Quoi qu'il en soit, Philippe Carles, rédacteur en chef pendant 35 ans à Jazz Magazine, a ainsi réussi à apporter sa couleur intellectuelle à sa revue durant son mandat –c'est à notre sens la période la plus originale de l'histoire de Jazz Magazine–, et une contribution certaine au débat, en dépit d’œillades à des tendances plus commerciales, certaines obsessions pour Miles Davis, des connivences institutionnelles, de milieu ou des effets de modes inévitables dans le contexte de groupe de presse, de pression des pouvoirs de toutes natures où il évoluait. Lui seul, encore une fois, aurait pu raconter cette histoire de l’intérieur et dire ce qu'il en a perçu.
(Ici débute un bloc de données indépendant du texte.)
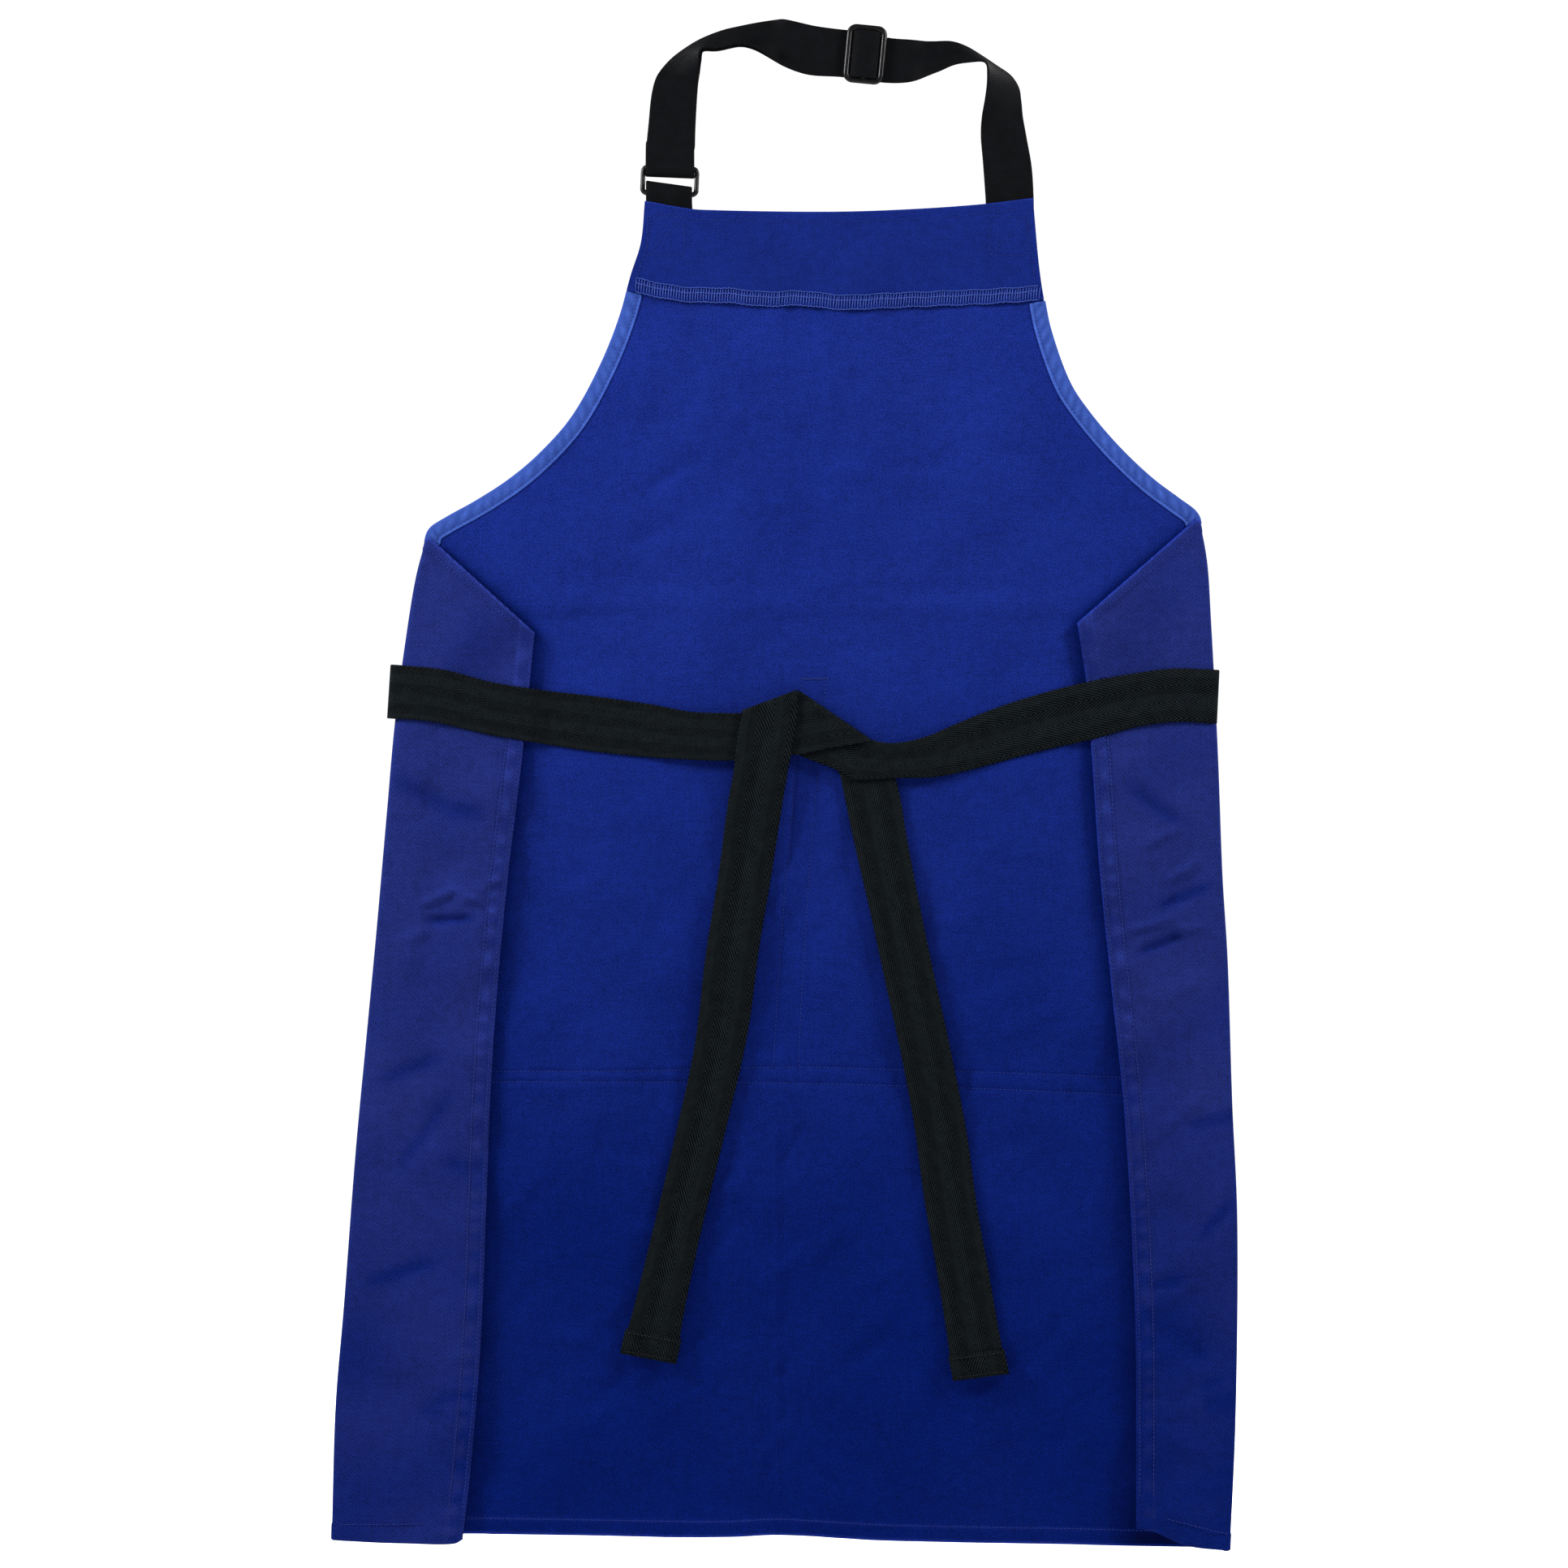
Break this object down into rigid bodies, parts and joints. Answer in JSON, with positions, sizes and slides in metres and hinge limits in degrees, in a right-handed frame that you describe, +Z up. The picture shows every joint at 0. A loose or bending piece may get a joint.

Philippe Carles, Jean-Louis Comolli, André Clergeat, Le Nouveau Dictionnaire du jazz, Bouquins, Robert Laffont


En dehors de Jazz Magazine, Philippe Carles a animé et produit des émissions radiophoniques pour France Musique.

Il est enfin le coordinateur du Nouveau Dictionnaire du jazz (Bouquins, Robert Laffont, éditions 1988, 1994, 2011…) avec l’éternel ami qu’était Jean-Louis Comolli, une entreprise au long cours en perpétuel remaniement, qui commença dans Jazz Hot il y a bien longtemps sous la férule d’André Clergeat qui poursuivit son idée (cf. Jazz Hot n°225) en soliste, et qui est resté le troisième homme de cette entreprise très utile aux amateurs de jazz.

J’ai côtoyé Philippe Carles au hasard des festivals, des concerts, des conférences de presse et lors d’un voyage commun à New Orleans. Toujours agréable dans la conversation, c’était un homme courtois d’un abord simple…

La rédaction de Jazz Hot présente ses sincères condoléances à ses proches.